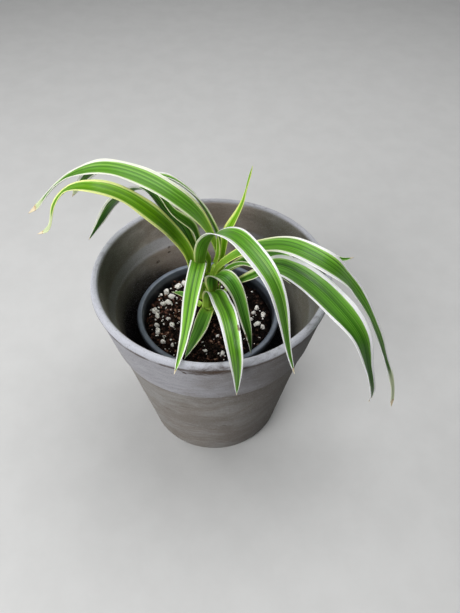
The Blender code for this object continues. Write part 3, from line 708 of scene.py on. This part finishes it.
def clay_finish(look):
    """Fired clay under a grey wash: brush marks, warm patches and brown marks, with painted shade
    inside, on the right and below the lip, a painted highlight on the inner ledge and a painted
    leaf-tip shadow.
    """
    wires, place = new_finish("clay_wash", Specular_IOR_Level=0.1, Diffuse_Roughness=0.6)
    across, height = place.x, place.z
    inside = wires.attribute("inside").smooth(0.2, 0.8)
    outside = 1.0 - inside
    # The brush was drawn round the pot, a little aslant and not steadily.
    drift = place.noise(24.0) - 0.5
    aslant = place.turned(0.10) + wires.join(0.0, 0.0, drift * 0.03)
    brush = (aslant * (70, 70, 420)).noise(1.0, 5.0, 0.7)
    band = (aslant * (15, 15, 62)).noise(1.0, 5.0, 0.62)
    cloud = (place * (20, 20, 34)).noise(1.0, 5.0, 0.62)
    patchy = cloud - 0.5
    speck = place.noise(1500.0)
    grit = place.noise(420.0, 3.0, 0.6)

    wash = wires.tone(brush.smooth(0.24, 0.76), look.wash_dark, look.wash_light)
    wash = wash.into(look.wash_warm, cloud.smooth(0.46, 0.66) * 0.6)
    wash = wash.into(look.wash_light, band.smooth(0.5, 0.7) * 0.4)
    body = wires.tone(band.smooth(0.38, 0.62), look.body_warm, look.body_cool)
    body = body.into(look.body_light, brush.smooth(0.44, 0.64) * 0.45)
    body = body.into(look.body_warm, cloud.smooth(0.5, 0.64) * 0.7)
    outer = body.into(wash, height.smooth(0.1030, 0.1050))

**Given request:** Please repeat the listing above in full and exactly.

**Response for this exercise:**
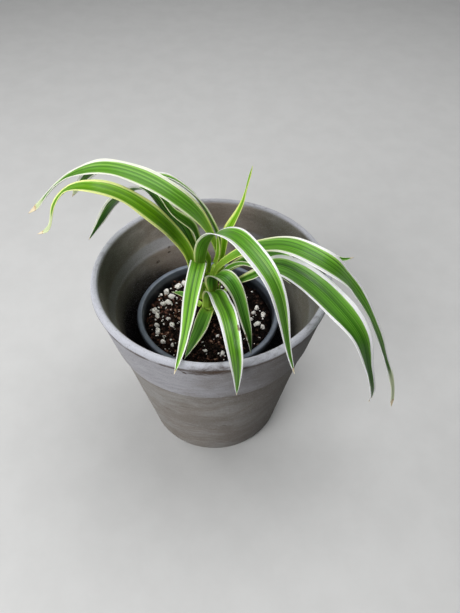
The Blender code for this object continues. Write part 3, from line 708 of scene.py on. This part finishes it.
def clay_finish(look):
    """Fired clay under a grey wash: brush marks, warm patches and brown marks, with painted shade
    inside, on the right and below the lip, a painted highlight on the inner ledge and a painted
    leaf-tip shadow.
    """
    wires, place = new_finish("clay_wash", Specular_IOR_Level=0.1, Diffuse_Roughness=0.6)
    across, height = place.x, place.z
    inside = wires.attribute("inside").smooth(0.2, 0.8)
    outside = 1.0 - inside
    # The brush was drawn round the pot, a little aslant and not steadily.
    drift = place.noise(24.0) - 0.5
    aslant = place.turned(0.10) + wires.join(0.0, 0.0, drift * 0.03)
    brush = (aslant * (70, 70, 420)).noise(1.0, 5.0, 0.7)
    band = (aslant * (15, 15, 62)).noise(1.0, 5.0, 0.62)
    cloud = (place * (20, 20, 34)).noise(1.0, 5.0, 0.62)
    patchy = cloud - 0.5
    speck = place.noise(1500.0)
    grit = place.noise(420.0, 3.0, 0.6)

    wash = wires.tone(brush.smooth(0.24, 0.76), look.wash_dark, look.wash_light)
    wash = wash.into(look.wash_warm, cloud.smooth(0.46, 0.66) * 0.6)
    wash = wash.into(look.wash_light, band.smooth(0.5, 0.7) * 0.4)
    body = wires.tone(band.smooth(0.38, 0.62), look.body_warm, look.body_cool)
    body = body.into(look.body_light, brush.smooth(0.44, 0.64) * 0.45)
    body = body.into(look.body_warm, cloud.smooth(0.5, 0.64) * 0.7)
    outer = body.into(wash, height.smooth(0.1030, 0.1050))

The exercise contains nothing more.